DIRECTIONS: Can all of these lines be returned exactly?

DATA SECTION:
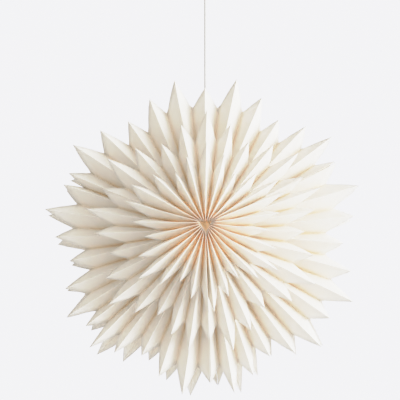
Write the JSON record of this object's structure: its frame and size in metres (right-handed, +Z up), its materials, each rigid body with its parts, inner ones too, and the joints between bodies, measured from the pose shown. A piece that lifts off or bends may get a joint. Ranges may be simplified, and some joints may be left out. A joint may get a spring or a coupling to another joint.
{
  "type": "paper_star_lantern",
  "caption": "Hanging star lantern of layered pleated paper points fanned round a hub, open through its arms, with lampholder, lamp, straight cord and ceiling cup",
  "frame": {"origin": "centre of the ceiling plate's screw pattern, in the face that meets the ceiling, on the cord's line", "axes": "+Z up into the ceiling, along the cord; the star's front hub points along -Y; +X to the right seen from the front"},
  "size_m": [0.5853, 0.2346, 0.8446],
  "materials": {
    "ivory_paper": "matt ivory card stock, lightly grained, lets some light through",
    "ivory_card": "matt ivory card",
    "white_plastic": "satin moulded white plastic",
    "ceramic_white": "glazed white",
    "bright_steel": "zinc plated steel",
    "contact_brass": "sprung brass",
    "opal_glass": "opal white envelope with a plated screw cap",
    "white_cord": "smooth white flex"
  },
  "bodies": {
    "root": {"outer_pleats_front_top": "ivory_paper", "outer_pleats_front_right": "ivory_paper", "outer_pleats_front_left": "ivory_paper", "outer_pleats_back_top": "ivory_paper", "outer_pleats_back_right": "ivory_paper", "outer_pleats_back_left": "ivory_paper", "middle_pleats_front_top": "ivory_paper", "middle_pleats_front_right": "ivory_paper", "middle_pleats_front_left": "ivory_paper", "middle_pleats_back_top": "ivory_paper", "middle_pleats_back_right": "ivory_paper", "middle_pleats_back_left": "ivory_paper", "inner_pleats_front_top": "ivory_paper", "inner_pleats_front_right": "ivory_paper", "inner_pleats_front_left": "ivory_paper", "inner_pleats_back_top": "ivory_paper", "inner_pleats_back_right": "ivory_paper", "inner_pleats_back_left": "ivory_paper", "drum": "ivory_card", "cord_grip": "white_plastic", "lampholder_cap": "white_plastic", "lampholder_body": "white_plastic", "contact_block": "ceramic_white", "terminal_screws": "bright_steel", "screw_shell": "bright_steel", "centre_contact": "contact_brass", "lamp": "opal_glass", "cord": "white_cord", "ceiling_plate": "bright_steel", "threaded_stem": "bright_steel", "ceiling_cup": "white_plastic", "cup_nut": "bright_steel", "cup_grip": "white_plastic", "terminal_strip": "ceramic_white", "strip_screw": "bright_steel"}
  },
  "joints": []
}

FULL SOLUTION:
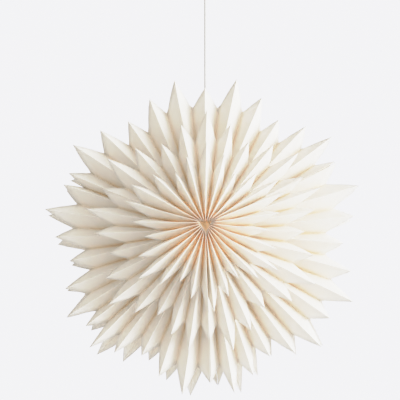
Write the JSON record of this object's structure: its frame and size in metres (right-handed, +Z up), its materials, each rigid body with its parts, inner ones too, and the joints between bodies, measured from the pose shown. A piece that lifts off or bends may get a joint. Ranges may be simplified, and some joints may be left out. A joint may get a spring or a coupling to another joint.
{
  "type": "paper_star_lantern",
  "caption": "Hanging star lantern of layered pleated paper points fanned round a hub, open through its arms, with lampholder, lamp, straight cord and ceiling cup",
  "frame": {"origin": "centre of the ceiling plate's screw pattern, in the face that meets the ceiling, on the cord's line", "axes": "+Z up into the ceiling, along the cord; the star's front hub points along -Y; +X to the right seen from the front"},
  "size_m": [0.5853, 0.2346, 0.8446],
  "materials": {
    "ivory_paper": "matt ivory card stock, lightly grained, lets some light through",
    "ivory_card": "matt ivory card",
    "white_plastic": "satin moulded white plastic",
    "ceramic_white": "glazed white",
    "bright_steel": "zinc plated steel",
    "contact_brass": "sprung brass",
    "opal_glass": "opal white envelope with a plated screw cap",
    "white_cord": "smooth white flex"
  },
  "bodies": {
    "root": {"outer_pleats_front_top": "ivory_paper", "outer_pleats_front_right": "ivory_paper", "outer_pleats_front_left": "ivory_paper", "outer_pleats_back_top": "ivory_paper", "outer_pleats_back_right": "ivory_paper", "outer_pleats_back_left": "ivory_paper", "middle_pleats_front_top": "ivory_paper", "middle_pleats_front_right": "ivory_paper", "middle_pleats_front_left": "ivory_paper", "middle_pleats_back_top": "ivory_paper", "middle_pleats_back_right": "ivory_paper", "middle_pleats_back_left": "ivory_paper", "inner_pleats_front_top": "ivory_paper", "inner_pleats_front_right": "ivory_paper", "inner_pleats_front_left": "ivory_paper", "inner_pleats_back_top": "ivory_paper", "inner_pleats_back_right": "ivory_paper", "inner_pleats_back_left": "ivory_paper", "drum": "ivory_card", "cord_grip": "white_plastic", "lampholder_cap": "white_plastic", "lampholder_body": "white_plastic", "contact_block": "ceramic_white", "terminal_screws": "bright_steel", "screw_shell": "bright_steel", "centre_contact": "contact_brass", "lamp": "opal_glass", "cord": "white_cord", "ceiling_plate": "bright_steel", "threaded_stem": "bright_steel", "ceiling_cup": "white_plastic", "cup_nut": "bright_steel", "cup_grip": "white_plastic", "terminal_strip": "ceramic_white", "strip_screw": "bright_steel"}
  },
  "joints": []
}